Image: Alexander Skarsgard in The Northman [Source: Variety]
From visionary director Robert Eggers comes The Northman, an action-filled epic that follows a young Viking prince on his quest to avenge his father’s murder.
On the surface this may appear to most as your box standard revenge flick. Boy on a life long quest to hunt the man who slew his father. But for those familiar with Eggers previous work, know they are in for something far more surreal and prophetic. I had not too long ago watched my first film of Eggers, The Lighthouse. It was a film so rich and creatively poignant that it reawakened me to the true power of the cinematic artform. So as you can imagine when I came across The Northman, I was not quite sure where Eggers career was going, surely this could not be as creatively free as The Lighthouse as it seemed to be telling a far more action orientated story. But as I was quick to learn that Eggers is not afraid to blend violence into the storytelling in meaningful ways. The Northman is as much an ode to the frightful capabilities of violence in storytelling.

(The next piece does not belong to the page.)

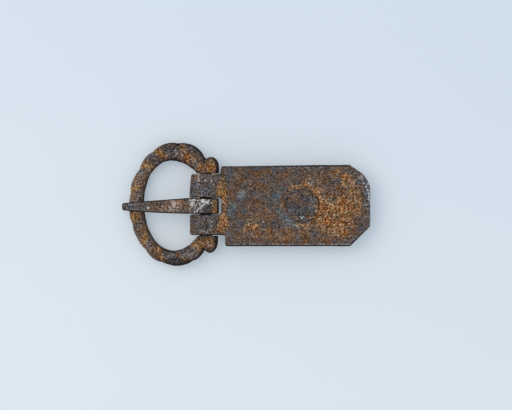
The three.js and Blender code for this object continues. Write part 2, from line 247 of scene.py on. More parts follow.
# the frame: roped ring, knobs and bar
rope = {
    "halfHeight": 14.5,
    "halfLength": 10.5,
    "centre": (-8.28, 0.27),
    "width": 4.3,
    "thickness": 3.7,
    "grooveDepth": 0.46,
    "grooveCurve": 0.6,
    "innerShare": 0.2,  # how deep the grooves still are on the inner side
    "lead": 0.1,
    "firstAngle": 24.5,
    "widthShares": [  # angle and share of the width
        (48, 1.08), (57, 1.24), (68, 1.31), (76, 1.28), (92, 1.19), (104, 1.1), (116, 0.99), (126, 0.97),
        (142, 0.83), (158, 0.96), (200, 0.98), (214, 0.91), (232, 0.9), (250, 0.94), (262, 0.94), (276, 1.01),
        (286, 1.05), (296, 1.07), (306, 1.0), (318, 0.9),
    ],
    "pulls": [  # angle and how far the rope is pulled in
        (66, 0), (78, 0.12), (96, 0.1), (106, 0), (116, -0.12), (130, -0.06), (141, -0.08), (152, 0),
        (163, -0.16), (176, 0), (204, 0), (214, 0.1), (226, 0), (250, 0), (262, 0.08), (276, 0.08),
        (287, 0.03), (298, 0.1), (308, 0.2), (318, 0.2), (330, 0.1),
    ],
    "grooveAngles": [52, 87, 118.7, 142.3, 169, 199.6, 229.9, 254, 291.4, 312],
    "sides": 40,
    "steps": 220,
    "armsFrom": -5.5,
    "upperRecess": 8.76,
    "lowerRecess": 8.11,
    "barRadius": 1.6,
    "barLanding": 0.6,
    "knobHalfLength": 2.2,
    "knobHalfHeight": 2.05,
    "upperKnob": {"offset": 1.42, "rise": 1.75, "dome": 2.7},
    "lowerKnob": {"offset": 1.15, "rise": 1.42, "dome": 3.2},
    "droop": math.radians(4.717),
    "grain": 0.125,
    "smoothing": 3,
    "dents": [("frameDents", 3.0, 0.16, 2, ""), ("frameScale", 0.7, 0.12, 2, "")],
    "relief": (10, 0.12),
    "rustyFrom": (-0.5, 2.5),
    "darkSide": ((0.8, -0.3), -1.0, 0.2),
    "lightLeft": (9, 13, 0.45),  # the painted shade of the outline fades by this share on the left, which faces the light
}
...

It’s storytelling dripping with atmosphere, the direction as per Eggers track record oozes with a culture rich references to art, cinema and mythology. Which being a film centred around Vikings it is brimming with it. Not in a fantastical way but in a dense and visceral manner, which is only captured so perfectly through the majesty of the cinematography. Expertly orchestrated around the vast desolate landscapes of snow, forest and rock. This is a film of the elements and the cinematography is keen to capture it with greys, red and greens. Equally with its wide lenses it perfectly flattens the shots to give every scene a strong sense of scale as well as firmly cementing characters absorbed by their environments. This plays hand in hand into Eggers direction who wants to exemplify that the environments are of the characters makings, they are absorbed by them and are lost in them.
I believe this idea comes through naturally through the performances which are stunningly bold and remarkably silent equally. What I mean by this is that the characters while surrounded and seeped in supernatural and otherworldly phenomena encompass a grounded and visceral performance. Nicole Kidman, who has made a name in recent years for pursuing and absolutely nailing character performances is no exception here, she possesses some scenes that damn near steal the entire show. Equally a strong is the performance by Anya Taylor Joy who I feel is where the audience is truly connected, she is our feet on the ground while Skarsgard is the unyielding action that drives the plot dragging the audience along with him. All three make stand out performances and deliver a superb ensemble for films atmosphere.
While the plot at times seems to fumble in the editing and pacing can at times get slogged down. Overall, Eggers has cemented himself as a true up and coming visionary director. Possessing a style that is rich and cinematic in scope as well as a grand, prophetic storytelling niche that is really seen in todays cinematic releases. I feel Eggers is making films that are bringing the art back into the form. While that may sound like his films and The Northman is attempting to be high brow, its quite the contrary, Eggers knows how to tell a story that is entertaining, rich, gripping and encompassing for all.